Founder of NORML Talks to HIGH TIMES about Past, Present and Future

Michigan Pushes to Protect Medical Marijuana Dispensaries
Photo by Matthew Staver/For The Washington Post via Getty Images

Keith Stroup said that under normal circumstances after an election that enabled eight states to legalize either medical or recreational marijuana, we should all be dancing in the streets.

Founder and legal counsel of the National Organization for the Reform of Marijuana Laws (NORML), Stroup said that after five decades of working in the belly of the beast to affect change around marijuana policy, he is reasonably optimistic about the future of pot, although there are a few scenarios that concern him.

“It would be very difficult to re-criminalize marijuana in states where citizens voted to legalize it,” Stroup told HIGH TIMES. “However, president-elect Trump’s choice of certain politicians whose entire persona is based on being virulently anti-pot could cause problems for the commercial side of the industry, not necessarily for consumers. Throughout his campaign, Trump expressed support for the right of states to set medical marijuana policies.”

“What worries me are the likes of Rudy Giuliani, one of the biggest anti-marijuana zealots in the country under whose [mayoral] term in New York, pot convictions rose 10-fold,” Stroup continued.

Then there’s New Jersey Governor Chris Christie, possibly being tapped as Trump’s attorney general or commerce secretary. Christie has said he would like to see a crack down on states rights and enforcement of the federal ban on pot.

Stroup explained that legal action enacted under the Obama Administration in 2013 laid out an official policy of non-interference with state marijuana laws. This is called the Cole memo, named after then-Deputy Attorney General James Cole.

The hope is that the Trump government will not “revoke, revise or withdraw the Cole memo.” Such a move, Stroup believes, would be complicated.

This begs the question—despite the strident anti-weed and socially backward conservatives that will likely end up in Trump’s cabinet, why would the feds want to destroy a billion-dollar industry that has barely reached its full potential?

Furthermore, the feds cannot enforce federal law in legalized pot states without an injunction from each state. That is, the federal government can’t force a state to arrest someone for pot infractions.

“What are they going to do about it, send in the troops?” Stroup asked.  

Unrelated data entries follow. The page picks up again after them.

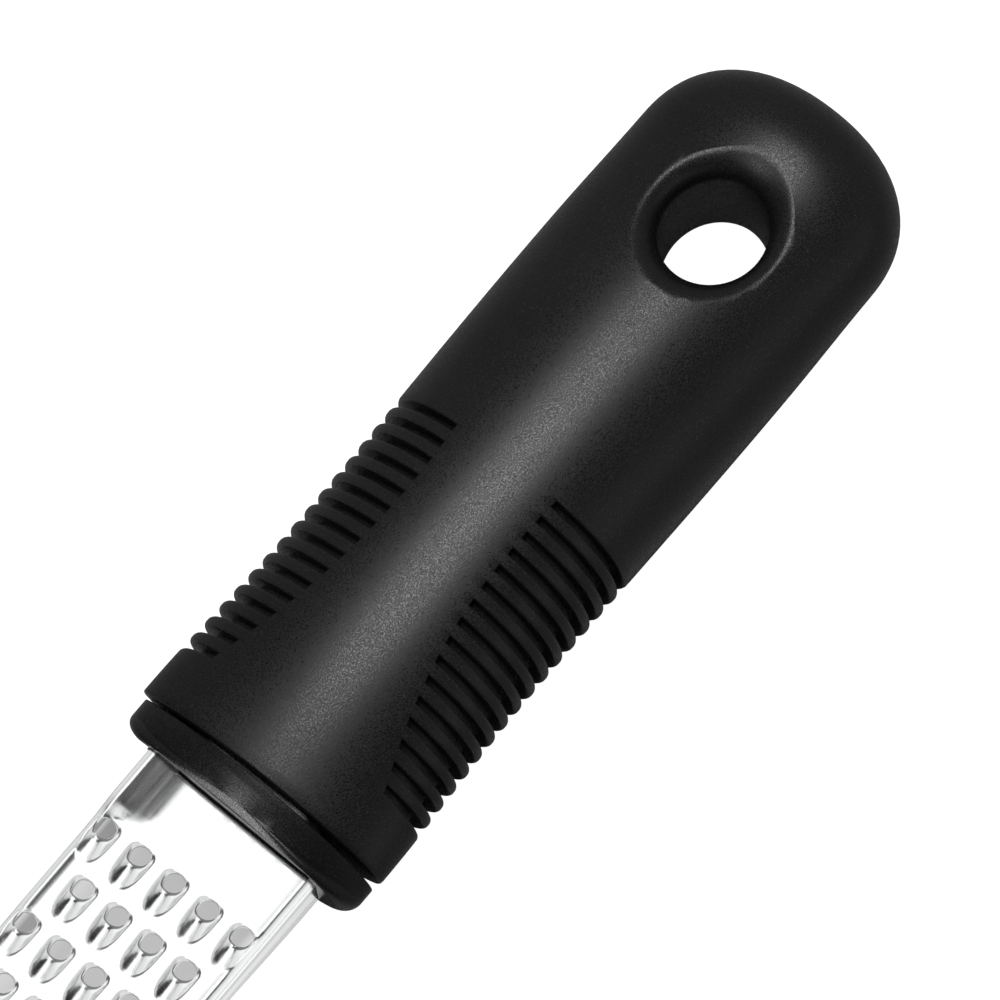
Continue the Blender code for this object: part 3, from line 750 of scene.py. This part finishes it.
def make_collar(context, material):
    """Moulded collar: an extruded oval with a bevelled front, a thin nose and the blade's slot."""
    bm = bmesh.new()
    places = [pocket_place(COLLAR_HIGH.x - GRIP_FRONT, CORE_HALF_WIDTH, CORE_TOP),
              pocket_place(COLLAR_BACK + SPIGOT_START, CORE_HALF_WIDTH, CORE_TOP)]
    for ahead, side_inset, crown_inset, share in COLLAR_REAR:
        places.append(collar_place(COLLAR_BACK - ahead, side_inset, crown_inset,
                                   tuck=JOINT_LEAN * share))
    for step, (behind, inset) in enumerate(COLLAR_CROWN):
        share = step / (len(COLLAR_CROWN) - 1)
        ux, uy = cos(radians(90 * share)), sin(radians(90 * share))
        places.append(collar_place(COLLAR_FRONT + NOSE + behind, CORNER_INSET * (1 - ux), inset,
                                   CORNER_DEPTH * (1 - uy) - behind, FACE_LEAN * share,
                                   FACE_SQUARENESS * share))
    places.append(collar_place(COLLAR_FRONT + NOSE, FACE_SIDE_INSET, FACE_CROWN_INSET, 0.0, FACE_LEAN,
                               FACE_SQUARENESS))
    sweep(bm, AROUND, places)
    top = BLADE_LEVEL + NOSE_OVER
    nose = plate_bar((COLLAR_FRONT, NOSE_SIDES[0], BLADE_LEVEL - NOSE_UNDER),
                     (COLLAR_FRONT + NOSE_DEPTH, NOSE_SIDES[1], top), NOSE_EDGE)
    groove = plate_bar((COLLAR_FRONT + GROOVE_START, -GROOVE_HALF_WIDTH, BLADE_LEVEL + GROOVE_FLOOR),
                       (COLLAR_FRONT + NOSE, GROOVE_HALF_WIDTH, top + GROOVE_OVER))
    slot = channel_cutter(COLLAR_FRONT - OUTSIDE, BLADE_ROOT + CLEARANCE, ROOT_WALL_HEIGHT,
                          COLLAR_FRONT)
    bmesh.ops.translate(slot, verts=slot.verts, vec=(0.0, BLADE_SIDE, 0.0))
    bm = combine(context, bm, nose, "UNION")
    bm = combine(context, bm, groove)
    bm = combine(context, bm, slot)
    add_piece(context, bm, "collar_moulding", material, "front_collar", 30)


def make_foot(context, material):
    """Soft foot: a block with rounded corners that the end of the channel is pressed into."""
    bm = bmesh.new()
    low, high = FOOT_LOW - AXIS_START, FOOT_HIGH - AXIS_START
    add_box(bm, low, high)
    upright = [edge for edge in bm.edges if abs(edge.verts[0].co.z - edge.verts[1].co.z) > MERGE
               and edge.verts[0].co.x < (low.x + high.x) / 2]
    round_edges(bm, upright, FOOT_CORNER, 10)
    flat = [edge for edge in bm.edges if abs(edge.verts[0].co.z - edge.verts[1].co.z) < MERGE]
    round_edges(bm, flat, FOOT_EDGE, 4)
    slot = channel_cutter(BLADE_TIP - TIP_ROOM, FOOT_BACK + OUTSIDE, WALL_HEIGHT, BLADE_TIP)
    bm = combine(context, bm, slot)
    add_piece(context, bm, "foot_moulding", material, "tip_foot", 30)


def tile_ends(x):
    """Where the tiles of the row at x start and end along the blade."""
    return x - TOOTH_SHIFT + ROW_PITCH / 2, x - TOOTH_SHIFT - ROW_PITCH / 2


def tile_spot(k, x, low, y, high):
    """Point k of a tooth's tile; eight steps across each end and four along each side."""
    start, end = tile_ends(x)
    turn, side = (k + 4) % TOOTH_POINTS, 1
    if turn >= 12:
        turn, side, start, end = turn - 12, -1, end, start
    along = start + (end - start) * max(turn - 8, 0) / 4
    across = side * min(turn / 4 - 1, 1.0)
    edge = high if across > 0 else low
    return Vector((along, y + abs(across) * (edge - y), BLADE_LEVEL))


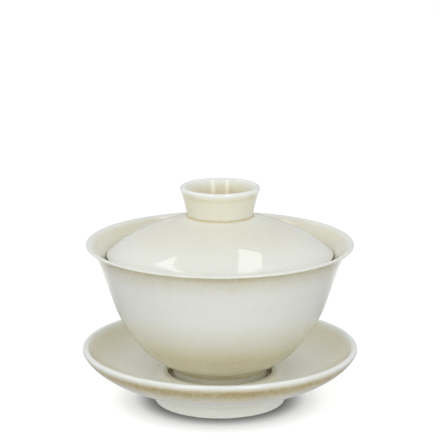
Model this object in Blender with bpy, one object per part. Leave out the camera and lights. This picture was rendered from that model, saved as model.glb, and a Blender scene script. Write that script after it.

What they can do, explained Stroup, would be to undercut the commercial and industrial aspects of the legal pot industry and drive it underground. The result would be similar to the current situation in Washington D.C., where it is legal to smok if you’re over 21, but there’s nowhere to buy weed. The illegal market still functions (without paying taxes, of course), and consumers grow and sell their own.

“If the Trump government tries to shut down the legal marijuana industry, we will see the rise of a thriving black market and organized crime,” Stroup said.

Despite the system of disconnected laws and policies around marijuana, Stroup stressed the magnitude of last week’s election.

“When NORML was founded in 1970, only 12 percent of the country supported marijuana,” he explained.

As a young lawyer in Washington D.C., Stroup worked with the National Commission on Product Safety. The concept of product safety and public interest appealed to him. Once the commission ended, Stroup went on to use his legal skills and, with several friends, founded NORML as a product-interest lobby for responsible marijuana smokers.

During the heady days of the 1972 Democratic National Convention, Stroup met Tom Forcade, founder of HIGH TIMES. Also a journalist and activist, Forcade kept a low profile, most likely because of his main job of “importing” weed from Mexico by the carload, truckload and planeload.

Stroup met Forcade at the 1972 DNC in Miami along with other counterculture icons like Abbie Hoffman, Jerry Rubin and Hunter S. Thompson, who would become one of NORML’s most popular and effective panelists.

“The police were keeping the protestors corralled into a park, which we called the People’s Park,” Stroup said. “We had our own People’s Pot Tree and Tom Forcade was in it! He would use a rope to lower a cup down with weed. You’d take the pot, put your money into the cup and he’d raise it back up.  I met him when he was in a tree selling pot.”

Forcade had a reputation for Robin Hood-style generosity. Stroup said that whenever NORML needed money, he’d ask Forcade.

“Once he told me to come to New York where he gave me a satchel with $10,000 in it,” Stroup explained. “His apartment was literally lined with bales of marijuana. You could barely move around in it.”

“About a year later, he called and said he’d leave money outside my door, but he wanted me to call the press and tell them it was a ‘gift from weed smugglers, dealers and growers to NORML,’” Stroup continued. “I called the Associated Press and Washington Post.”

Stroup laughed. “If that happened today, the feds would seize it immediately.”